- _Supplied data_
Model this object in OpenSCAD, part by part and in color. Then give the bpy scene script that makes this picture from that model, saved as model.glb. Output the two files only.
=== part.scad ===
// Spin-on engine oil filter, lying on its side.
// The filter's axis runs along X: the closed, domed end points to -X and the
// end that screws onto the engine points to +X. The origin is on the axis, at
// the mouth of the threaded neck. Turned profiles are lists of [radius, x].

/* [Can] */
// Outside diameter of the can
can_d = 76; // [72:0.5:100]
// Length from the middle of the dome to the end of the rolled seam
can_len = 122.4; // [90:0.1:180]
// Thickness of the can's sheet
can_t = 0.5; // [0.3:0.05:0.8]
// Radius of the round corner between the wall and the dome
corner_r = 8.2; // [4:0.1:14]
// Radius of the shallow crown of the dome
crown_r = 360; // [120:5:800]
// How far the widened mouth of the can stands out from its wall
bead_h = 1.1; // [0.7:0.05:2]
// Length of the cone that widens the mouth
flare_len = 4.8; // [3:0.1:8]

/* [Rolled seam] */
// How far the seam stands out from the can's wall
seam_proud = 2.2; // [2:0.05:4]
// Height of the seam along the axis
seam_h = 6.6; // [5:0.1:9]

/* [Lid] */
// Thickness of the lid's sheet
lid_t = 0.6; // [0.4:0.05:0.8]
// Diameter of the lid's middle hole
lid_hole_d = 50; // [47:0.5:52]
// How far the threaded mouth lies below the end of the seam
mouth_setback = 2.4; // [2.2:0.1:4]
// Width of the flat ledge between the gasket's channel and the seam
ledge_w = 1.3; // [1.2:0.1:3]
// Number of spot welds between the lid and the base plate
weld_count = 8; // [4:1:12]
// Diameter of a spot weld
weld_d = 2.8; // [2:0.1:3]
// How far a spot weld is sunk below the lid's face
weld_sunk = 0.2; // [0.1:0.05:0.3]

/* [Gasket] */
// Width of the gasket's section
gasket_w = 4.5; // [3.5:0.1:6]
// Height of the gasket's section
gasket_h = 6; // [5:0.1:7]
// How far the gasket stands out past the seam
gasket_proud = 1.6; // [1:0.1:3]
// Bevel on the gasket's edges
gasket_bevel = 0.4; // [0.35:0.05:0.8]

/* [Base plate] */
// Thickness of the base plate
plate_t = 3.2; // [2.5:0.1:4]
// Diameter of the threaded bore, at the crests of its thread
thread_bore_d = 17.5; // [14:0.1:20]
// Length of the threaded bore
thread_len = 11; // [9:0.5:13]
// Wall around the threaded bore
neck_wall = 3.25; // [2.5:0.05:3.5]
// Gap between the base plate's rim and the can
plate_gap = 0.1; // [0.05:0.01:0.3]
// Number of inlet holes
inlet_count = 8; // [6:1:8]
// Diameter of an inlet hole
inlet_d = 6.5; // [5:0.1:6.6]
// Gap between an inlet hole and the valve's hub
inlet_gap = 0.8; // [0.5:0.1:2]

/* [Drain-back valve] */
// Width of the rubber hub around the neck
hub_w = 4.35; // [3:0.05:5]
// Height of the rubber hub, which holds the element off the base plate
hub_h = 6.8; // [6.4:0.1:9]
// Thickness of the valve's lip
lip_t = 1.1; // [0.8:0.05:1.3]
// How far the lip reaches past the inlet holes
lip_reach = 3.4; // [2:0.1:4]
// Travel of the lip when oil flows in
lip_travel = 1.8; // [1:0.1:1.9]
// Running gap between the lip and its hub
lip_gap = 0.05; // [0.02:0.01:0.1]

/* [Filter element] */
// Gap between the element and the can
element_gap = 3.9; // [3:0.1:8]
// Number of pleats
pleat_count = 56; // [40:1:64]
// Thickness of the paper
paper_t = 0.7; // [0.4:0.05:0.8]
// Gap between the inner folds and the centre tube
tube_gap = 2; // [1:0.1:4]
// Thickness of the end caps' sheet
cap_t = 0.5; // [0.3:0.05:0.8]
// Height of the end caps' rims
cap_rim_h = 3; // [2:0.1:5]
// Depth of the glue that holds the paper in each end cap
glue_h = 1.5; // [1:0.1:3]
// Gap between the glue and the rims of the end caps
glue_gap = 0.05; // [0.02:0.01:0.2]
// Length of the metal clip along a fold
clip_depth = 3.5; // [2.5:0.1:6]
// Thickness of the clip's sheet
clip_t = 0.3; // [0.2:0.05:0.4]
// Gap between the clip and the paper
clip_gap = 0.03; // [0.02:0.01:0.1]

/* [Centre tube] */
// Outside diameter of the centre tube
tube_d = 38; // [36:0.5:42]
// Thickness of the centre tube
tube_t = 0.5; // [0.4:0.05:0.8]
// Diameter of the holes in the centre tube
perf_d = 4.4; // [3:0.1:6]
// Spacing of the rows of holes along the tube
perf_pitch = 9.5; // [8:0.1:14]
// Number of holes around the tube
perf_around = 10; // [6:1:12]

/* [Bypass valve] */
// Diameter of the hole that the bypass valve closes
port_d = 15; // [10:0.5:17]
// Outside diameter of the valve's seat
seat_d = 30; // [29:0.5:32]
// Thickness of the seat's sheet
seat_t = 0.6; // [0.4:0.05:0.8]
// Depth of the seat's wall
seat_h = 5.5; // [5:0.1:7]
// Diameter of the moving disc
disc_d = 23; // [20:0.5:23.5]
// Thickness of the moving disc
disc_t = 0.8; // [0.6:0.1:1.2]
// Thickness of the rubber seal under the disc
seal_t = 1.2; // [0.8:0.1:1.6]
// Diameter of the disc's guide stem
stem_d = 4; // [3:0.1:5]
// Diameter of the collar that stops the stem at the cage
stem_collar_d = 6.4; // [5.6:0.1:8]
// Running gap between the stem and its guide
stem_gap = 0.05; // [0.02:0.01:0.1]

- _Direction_
Your task is to repeat every line exactly.

- _Output_
Model this object in OpenSCAD, part by part and in color. Then give the bpy scene script that makes this picture from that model, saved as model.glb. Output the two files only.
=== part.scad ===
// Spin-on engine oil filter, lying on its side.
// The filter's axis runs along X: the closed, domed end points to -X and the
// end that screws onto the engine points to +X. The origin is on the axis, at
// the mouth of the threaded neck. Turned profiles are lists of [radius, x].

/* [Can] */
// Outside diameter of the can
can_d = 76; // [72:0.5:100]
// Length from the middle of the dome to the end of the rolled seam
can_len = 122.4; // [90:0.1:180]
// Thickness of the can's sheet
can_t = 0.5; // [0.3:0.05:0.8]
// Radius of the round corner between the wall and the dome
corner_r = 8.2; // [4:0.1:14]
// Radius of the shallow crown of the dome
crown_r = 360; // [120:5:800]
// How far the widened mouth of the can stands out from its wall
bead_h = 1.1; // [0.7:0.05:2]
// Length of the cone that widens the mouth
flare_len = 4.8; // [3:0.1:8]

/* [Rolled seam] */
// How far the seam stands out from the can's wall
seam_proud = 2.2; // [2:0.05:4]
// Height of the seam along the axis
seam_h = 6.6; // [5:0.1:9]

/* [Lid] */
// Thickness of the lid's sheet
lid_t = 0.6; // [0.4:0.05:0.8]
// Diameter of the lid's middle hole
lid_hole_d = 50; // [47:0.5:52]
// How far the threaded mouth lies below the end of the seam
mouth_setback = 2.4; // [2.2:0.1:4]
// Width of the flat ledge between the gasket's channel and the seam
ledge_w = 1.3; // [1.2:0.1:3]
// Number of spot welds between the lid and the base plate
weld_count = 8; // [4:1:12]
// Diameter of a spot weld
weld_d = 2.8; // [2:0.1:3]
// How far a spot weld is sunk below the lid's face
weld_sunk = 0.2; // [0.1:0.05:0.3]

/* [Gasket] */
// Width of the gasket's section
gasket_w = 4.5; // [3.5:0.1:6]
// Height of the gasket's section
gasket_h = 6; // [5:0.1:7]
// How far the gasket stands out past the seam
gasket_proud = 1.6; // [1:0.1:3]
// Bevel on the gasket's edges
gasket_bevel = 0.4; // [0.35:0.05:0.8]

/* [Base plate] */
// Thickness of the base plate
plate_t = 3.2; // [2.5:0.1:4]
// Diameter of the threaded bore, at the crests of its thread
thread_bore_d = 17.5; // [14:0.1:20]
// Length of the threaded bore
thread_len = 11; // [9:0.5:13]
// Wall around the threaded bore
neck_wall = 3.25; // [2.5:0.05:3.5]
// Gap between the base plate's rim and the can
plate_gap = 0.1; // [0.05:0.01:0.3]
// Number of inlet holes
inlet_count = 8; // [6:1:8]
// Diameter of an inlet hole
inlet_d = 6.5; // [5:0.1:6.6]
// Gap between an inlet hole and the valve's hub
inlet_gap = 0.8; // [0.5:0.1:2]

/* [Drain-back valve] */
// Width of the rubber hub around the neck
hub_w = 4.35; // [3:0.05:5]
// Height of the rubber hub, which holds the element off the base plate
hub_h = 6.8; // [6.4:0.1:9]
// Thickness of the valve's lip
lip_t = 1.1; // [0.8:0.05:1.3]
// How far the lip reaches past the inlet holes
lip_reach = 3.4; // [2:0.1:4]
// Travel of the lip when oil flows in
lip_travel = 1.8; // [1:0.1:1.9]
// Running gap between the lip and its hub
lip_gap = 0.05; // [0.02:0.01:0.1]

/* [Filter element] */
// Gap between the element and the can
element_gap = 3.9; // [3:0.1:8]
// Number of pleats
pleat_count = 56; // [40:1:64]
// Thickness of the paper
paper_t = 0.7; // [0.4:0.05:0.8]
// Gap between the inner folds and the centre tube
tube_gap = 2; // [1:0.1:4]
// Thickness of the end caps' sheet
cap_t = 0.5; // [0.3:0.05:0.8]
// Height of the end caps' rims
cap_rim_h = 3; // [2:0.1:5]
// Depth of the glue that holds the paper in each end cap
glue_h = 1.5; // [1:0.1:3]
// Gap between the glue and the rims of the end caps
glue_gap = 0.05; // [0.02:0.01:0.2]
// Length of the metal clip along a fold
clip_depth = 3.5; // [2.5:0.1:6]
// Thickness of the clip's sheet
clip_t = 0.3; // [0.2:0.05:0.4]
// Gap between the clip and the paper
clip_gap = 0.03; // [0.02:0.01:0.1]

/* [Centre tube] */
// Outside diameter of the centre tube
tube_d = 38; // [36:0.5:42]
// Thickness of the centre tube
tube_t = 0.5; // [0.4:0.05:0.8]
// Diameter of the holes in the centre tube
perf_d = 4.4; // [3:0.1:6]
// Spacing of the rows of holes along the tube
perf_pitch = 9.5; // [8:0.1:14]
// Number of holes around the tube
perf_around = 10; // [6:1:12]

/* [Bypass valve] */
// Diameter of the hole that the bypass valve closes
port_d = 15; // [10:0.5:17]
// Outside diameter of the valve's seat
seat_d = 30; // [29:0.5:32]
// Thickness of the seat's sheet
seat_t = 0.6; // [0.4:0.05:0.8]
// Depth of the seat's wall
seat_h = 5.5; // [5:0.1:7]
// Diameter of the moving disc
disc_d = 23; // [20:0.5:23.5]
// Thickness of the moving disc
disc_t = 0.8; // [0.6:0.1:1.2]
// Thickness of the rubber seal under the disc
seal_t = 1.2; // [0.8:0.1:1.6]
// Diameter of the disc's guide stem
stem_d = 4; // [3:0.1:5]
// Diameter of the collar that stops the stem at the cage
stem_collar_d = 6.4; // [5.6:0.1:8]
// Running gap between the stem and its guide
stem_gap = 0.05; // [0.02:0.01:0.1]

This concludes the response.